The United States must rapidly diversify its non-kinetic counter-drone arsenal because interceptor-heavy defense alone is economically unsustainable against mass-produced drones. There are some promising technologies that offer pathways to cheaper scalability. These include high-powered microwaves, lasers, and electronic warfare solutions that also can disable drones, despite their limitations. High-powered microwaves can be fraught with deployment challenges; lasers can only take down one target at a time, and their performance can be affected by weather; electronic warfare methods can interfere with friendly forces’ radio systems, and they can’t defeat drones that are maneuvered via long fiber-optic cables.
The United States is in this counter-drone conundrum because of many years of US neglect, poor planning, and insufficient investment in air defense. Despite all the signs and warnings, the lion’s share of the US defense budget when it comes to aerial threats has been for ballistic missile defense, with far fewer resources directed toward air defense.

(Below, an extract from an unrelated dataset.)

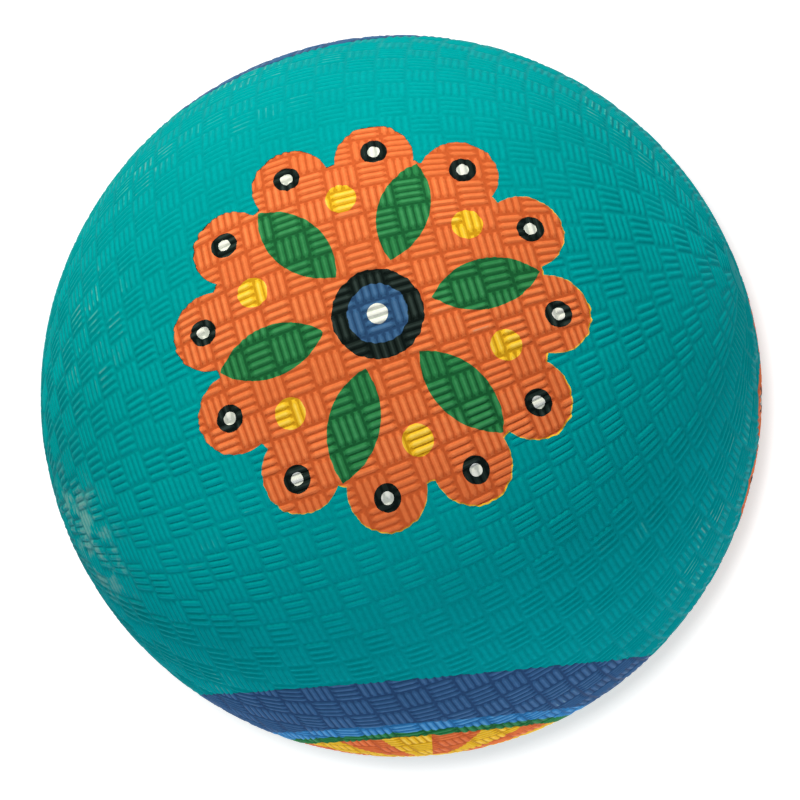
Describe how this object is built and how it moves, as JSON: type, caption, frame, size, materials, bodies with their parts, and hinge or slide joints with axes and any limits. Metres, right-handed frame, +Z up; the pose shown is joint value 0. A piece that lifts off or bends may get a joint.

Addressing that substantial gap won’t happen overnight.
The United States can’t do this alone. The best way to counter Iran’s attrition strategy and reduce the impact of its drones is by pooling resources and dividing labor among Washington and its allies and partners.
A timely, multilateral response to Iran’s asymmetric campaign should prioritize the most exposed vulnerability in the region: civilian infrastructure. The United States and its Gulf partners lack a coherent system to defend civilian infrastructure from sustained drone attacks, with fragmented responsibilities, unclear authorities, and no integrated approach to protecting energy, water, and communications networks under persistent threat.
At the same time, Ukraine has become the global center of gravity for counter-drone tactics under real combat conditions, and demand for its operational knowledge makes it essential to anchor a coalition model that unifies government, industry, and continuous adaptation.
The US Navy’s Task Force 59, which focuses on the operational deployment of unmanned systems teamed with manned operators to bolster maritime security across the region, should serve as the model for this joint effort. Task Force 59 worked because it paired a narrow mission with a familiar operating environment and should serve as the gold-star model for a joint effort with emerging tech. The United States should lead the formation of a trilateral counter-drone partnership with Ukraine and Gulf partners built around the idea of counter-drone-as-a-service—a new kind of deployment business model, as opposed to selling counter-drone hardware alone.
Many counter-drone tools, such as nets and lasers, already exist, but they’re not integrated, and they are slow to reach the infrastructure sites most exposed to attack. The proposed model should push US system integrators to incorporate cheaper defeat methods into layered defense architectures, test them in Gulf operating environments, and refine them with Ukrainian battlefield feedback. New development and tech will evolve naturally as a part of the effort, but it should be driven by gaps discovered during deployment rather than by another long procurement cycle built around idealized requirements.
But this model would carry greater political sensitivity given the tensions between the US and Ukraine and with Washington trying to restore confidence with Gulf partners. The partnership should therefore begin as a civilian critical infrastructure pilot routed through US integration channels, giving Gulf partners access to Ukraine’s battlefield lessons while keeping American defense technology firms central to deployment. If Gulf capital moves directly into Ukrainian counter-drone capacity because US export pathways remain too slow, Washington risks losing both industrial upside and a live learning environment for layered infrastructure defense. The administration may find this concept appealing if the partnership is framed around US industrial participation, Gulf self-defense and burden sharing, and faster foreign defense sales. This tracks with the current White House arms-transfer posture, which prioritizes partners with strategic geography, self-defense investment, and relevance to US economic security.
To enable this joint effort, the United States should sustain its overall support for Ukraine. The most relevant knowledge for modern asymmetric air defense is being produced on the Ukrainian front lines in real time. Preserving and integrating that knowledge strengthens allied readiness and accelerates doctrinal development. Toward this end, Congress should pass the Ukraine Support Act without delay, including the $1.3 billion in assistance and expanded sanctions on Russia. Doing so would be a direct investment in operational learning, infrastructure defense, and alliance credibility.